Le communiqué du gouvernement d’hier - 31 mars - en réaction aux menaces proférées contre notre pays n’indique aucune inflexion de l’engagement de nos troupes en Somalie : « Al-Shabab a régulièrement diabolisé et lancé des menaces directes contre les pays de la région qui apportent un soutien à la Somalie jusqu’à ce que ce pays soit en mesure d’assumer l’entière responsabilité de sa sécurité.
Djibouti est et restera un partenaire fiable, solidaire et engagé de la Somalie et des acteurs internationaux dans leurs efforts pour aider à stabiliser ce pays ».

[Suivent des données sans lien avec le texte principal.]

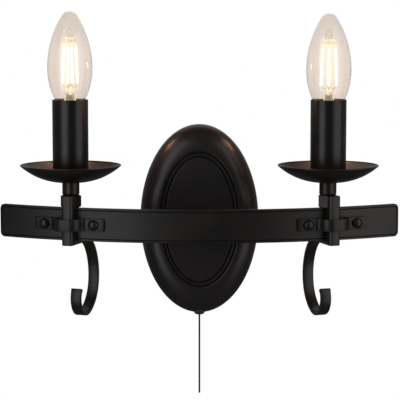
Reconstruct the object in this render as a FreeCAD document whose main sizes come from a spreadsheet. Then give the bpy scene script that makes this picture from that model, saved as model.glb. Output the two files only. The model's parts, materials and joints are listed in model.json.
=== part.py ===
import FreeCAD, Part
import math
import os
import re

import Sketcher

# Double arm wall sconce, millimetres.
# X to the right, Z up, the wall is the plane Y = 0 and the lamp stands in front of it (Y < 0).
# The origin is the middle of the wall bracket's back face.

doc = FreeCAD.newDocument("double_arm_wall_sconce")
sheet = doc.addObject("Spreadsheet::Sheet", "Dimensions")

DIMENSIONS = (
    # curved band and where the arms stand on it
    ("candle_standoff", 55.0, "wall to the candle axes"),
    ("band_radius", 310.0, "front face of the curved band"),
    ("band_thickness", 3.0, ""),
    ("band_height", 26.3, ""),
    ("band_rise", 2.0, "middle of the band above the origin"),
    ("band_half_angle", 30.9, "half of the arc, degrees"),
    ("band_corner", 4.0, "rounding of the band's end corners"),
    ("fit_gap", 0.05, "round a piece that slips into another"),
    ("arm_angle", 19.15, "arm from the middle of the arc, degrees"),
    # backplate
    ("plate_half_width", 48.1, ""),
    ("plate_half_height", 77.2, ""),
    ("plate_flat_half_width", 31.5, "outer edge of the grooved flat"),
    ("plate_flat_half_height", 54.7, ""),
    ("plate_lip", 3.0, "straight edge at the wall"),
    ("plate_depth", 20.0, ""),
    ("plate_wall", 2.0, ""),
    ("groove_radius", 1.1, ""),
    ("groove_pitch", 3.5, "between the two grooves"),
    ("bead_rise", 0.3, "crest between the grooves, above the flat"),
    # wall bracket and what fixes the plate
    ("bracket_length", 82.0, ""),
    ("bracket_width", 20.0, ""),
    ("bracket_tab_top", 46.0, "top of the upright tab above the origin"),
    ("bracket_thickness", 2.0, ""),
    ("bracket_corner", 4.0, ""),
    ("slot_spacing", 64.0, "wall screw slots"),
    ("slot_length", 11.0, ""),
    ("slot_width", 5.0, ""),
    ("stud_spacing", 40.0, ""),
    ("stud_radius", 2.0, ""),
    ("stud_start", 0.2, "wall to the studs"),
    ("stud_end", 25.0, "tip of the studs from the wall"),
    ("cap_nut_flats", 7.0, ""),
    ("cap_nut_height", 3.2, "hexagon without its dome"),
    ("cap_dome_radius", 3.1, ""),
    ("cap_dome_root", 0.2, "dome sunk into the hexagon"),
    ("cap_bore_end", 2.2, "hollow above the hexagon"),
    ("small_bore", 2.06, "hole round an M4 thread"),
    ("fine_bore", 1.56, "hole round an M3 thread"),
    ("fine_screw", 1.5, "M3 thread"),
    ("earth_rise", 6.0, "earth screw above the bracket's long bar"),
    # centre boss
    ("boss_radius", 9.0, ""),
    ("boss_flange_radius", 13.0, ""),
    ("boss_flange_height", 3.0, ""),
    ("boss_shoulder", 2.0, "cone over the flange"),
    ("wire_hole_radius", 3.0, ""),
    ("wire_hole_gap", 3.0, "between the hole and the band"),
    ("centre_nipple_length", 20.0, ""),
    ("centre_nipple_tail", 1.5, "behind its nut"),
    ("nipple_radius", 5.0, "M10 x 1 threaded tube"),
    ("nipple_bore", 3.6, ""),
    ("nipple_hole", 5.06, "hole round the threaded tube"),
    ("lock_nut_flats", 14.0, "M10 x 1 nuts"),
    ("lock_nut_height", 3.0, ""),
    # electrical pieces behind the plate
    ("pole_pitch", 8.0, "terminal block"),
    ("block_depth", 13.0, ""),
    ("block_height", 16.0, ""),
    ("block_bottom", 26.0, "above the origin"),
    ("wire_entry_radius", 1.7, ""),
    ("screw_well_radius", 1.8, ""),
    ("screw_well_depth", 6.0, ""),
    ("screw_gap", 0.08, "terminal screw in its well"),
    ("terminal_screw_height", 3.0, ""),
    ("terminal_screw_lift", 0.2, "above the floor of the well"),
    ("switch_width", 20.0, ""),
    ("switch_depth", 12.0, ""),
    ("switch_height", 24.0, ""),
    ("switch_standoff", 8.0, "wall to the cord"),
    ("switch_bottom", -64.0, "above the origin"),
    ("switch_neck_radius", 3.7, ""),
    ("switch_neck_length", 6.0, ""),
    ("switch_floor", 1.0, "under the plunger"),
    ("plunger_radius", 2.44, ""),
    ("plunger_bore", 2.5, ""),
    ("plunger_height", 5.0, ""),
    ("plunger_gap", 0.5, "left at each end of the travel"),
    ("plunger_travel", 8.0, ""),
    ("cord_radius", 0.7, ""),
    ("cord_hole", 1.0, ""),
    ("cord_end", -144.0, "lower end above the origin"),
    ("bush_radius", 4.25, ""),
    ("bush_top", -66.0, "above the origin"),
    ("bush_length", 12.4, ""),
    ("bush_bevel", 1.2, ""),
    ("bush_gap", 0.06, "round the switch's neck"),
    # arms
    ("arm_width", 9.0, ""),
    ("arm_depth", 9.5, "upright bar, front to back"),
    ("arm_bevel", 1.5, "front corners of the bar"),
    ("arm_offset", 1.3, "bar to the right of its candle axis"),
    ("arm_top", 24.75, "above the origin"),
    ("strap_thickness", 3.0, "foot and scroll"),
    ("scroll_width", 8.6, "after the taper"),
    ("taper_end", 18.0, "under the band"),
    ("scroll_drop", 65.0, "deepest the taper is cut, under the band"),
    ("foot_back", 17.5, "straight foot behind the candle axis"),
    ("clip_thickness", 2.0, ""),
    ("clip_height", 9.5, ""),
    ("clip_half_length", 29.2, ""),
    ("clip_shift", 1.5, "middle of the clip outward of the bar's middle"),
    ("clip_lift", 0.35, "over the front of the bar"),
    ("clip_flat", 2.5, "half of the flat over the bar"),
    ("clip_bend", 7.0, "inside radius of the upper bends"),
    ("clip_toe_bend", 6.0, "outside radius of the lower bends"),
    ("bolt_offset", 20.6, "along the band from the middle of the clip"),
    ("bolt_radius", 2.0, ""),
    ("bolt_tip", 1.0, "past the nut"),
    ("bolt_head_radius", 4.5, ""),
    ("bolt_head_height", 3.7, ""),
    ("bolt_head_edge", 0.6, "upright edge under the dome"),
    ("clip_nut_flats", 7.0, ""),
    ("clip_nut_height", 3.2, ""),
    ("clip_nut_gap", 0.02, "behind the curved band"),
    # candles
    ("stem_radius", 6.75, ""),
    ("stem_height", 10.0, ""),
    ("stem_bevel", 0.9, "round its foot"),
    ("nipple_sink", 0.5, "lower end above the band"),
    ("pan_radius", 39.5, ""),
    ("pan_depth", 13.75, ""),
    ("pan_lip", 0.75, "upright edge"),
    ("pan_wall", 1.2, ""),
    ("pan_seat", 8.5, "flat round the stem"),
    ("pan_curve", 51.0, "radius of the bowl"),
    ("pan_step", 0.2, "inside, from the bowl to the lip"),
    ("tube_radius", 14.0, ""),
    ("tube_wall", 1.0, ""),
    ("tube_foot", 1.85, "above the pan's underside"),
    ("tube_bevel", 0.5, ""),
    ("tube_top", 99.5, "above the origin"),
    ("holder_bottom", 52.0, "above the origin"),
    ("holder_height", 38.0, ""),
    ("holder_radius", 12.0, ""),
    ("holder_foot", 9.0, "radius of the lower end"),
    ("holder_cone", 4.0, "height of the cone over the lower end"),
    ("holder_drop", 1.6, "right lampholder, screwed further down"),
    ("holder_channel", 2.0, "radius of the wire channel"),
    ("thread_depth", 9.0, "of the threaded tube in the lampholder"),
    ("thread_room", 2.2, "over the threaded tube"),
    ("shell_radius", 7.6, ""),
    ("shell_wall", 0.35, ""),
    ("shell_lift", 2.0, "over the floor of the socket"),
    ("shell_edge", 0.5, "under the lampholder's rim"),
    ("contact_radius", 3.2, ""),
    ("contact_plate", 0.8, ""),
    ("contact_height", 1.9, ""),
    ("cap_radius", 6.9, "E14 lamp cap"),
    ("cap_skirt_radius", 8.5, ""),
    ("cap_tip_radius", 2.2, "solder contact"),
    ("cap_tip_height", 1.0, ""),
    ("cap_waist", 5.5, "radius of the insulator round the contact"),
    ("cap_thread_start", 4.5, "above the contact"),
    ("cap_flare", 5.0, "skirt starts this far under its top"),
    ("cap_skirt", 3.0, "upright part of the skirt"),
    ("cap_bottom", 70.2, "contact, above the origin"),
    ("cap_top", 94.5, ""),
    ("bulb_radius", 17.5, ""),
    ("bulb_widest", 124.0, "height of the widest place"),
    ("bulb_wall", 0.7, ""),
    ("bulb_neck", 5.0, "cone over the cap"),
    ("bulb_lower_curve", 57.0, ""),
    ("bulb_upper_curve", 76.7, ""),
    ("bulb_upper_turn", 32.5, "degrees"),
    ("bulb_tip_curve", 6.5, ""),
    ("foot_radius", 7.0, "flare of the glass stem"),
    ("foot_waist", 3.4, "over the flare"),
    ("stalk_radius", 2.4, ""),
    ("stalk_start", 13.0, "above the cap"),
    ("post_radius", 0.4, "support wire in the middle"),
    ("post_rise", 9.0, "above the filaments"),
    ("filament_radius", 0.9, ""),
    ("filament_bottom", 111.5, ""),
    ("filament_top", 141.5, ""),
    ("filament_spread", 7.0, "distance from the axis at the bottom"),
    ("filament_gather", 5.4, "distance from the axis at the top"),
)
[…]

Est-ce que les forces d’Al-Shebbab se sentent pousser des ailes depuis le retrait militaire des forces américaines de Somalie opéré à la toute fin du mandat de Donald Trump ? Il ne peut être exclu que ce repli stratégique soit compris comme une victoire militaire sur les forces « occupantes ». Et ce d’autant plus qu’il y a peu de chances que Joe Biden fasse machine arrière et décide de renvoyer des troupes à la base aérienne de Baledogle, située à une centaine de kilomètres de la capitale fédérale, Mogadiscio, qui disposait de plus de 800 lits pour un effectif alors, de 500 hommes en armes selon la chercheuse Aline LeBoeuf [1].
L’option la plus probable est l’intensification du soutien aux forces de l’Amisom et de l’armée fédérale somalienne depuis Djibouti et possiblement le Kenya, avec l’utilisation de drones. Cela expliquerait la virulence de la réaction des Shebbabs contre Djibouti, devenu à son corps défendant une sorte de plateforme Amazon des armées, une zone avancée de projection d’opérations militaires internationales contre les grands dangers de ce XXIe siècle : la piraterie, la traite des êtres humains, Al–Qaïda, les Houtis, les Shebbabs, l’État Islamique, la prolifération des armes légères.

Mahdi A.


[1Aline LeBoeuf, « La compétition stratégique en Afrique. Approches militaires américaine, chinoise et russe », Études de l’Ifri, août 2019, PDF en ligne.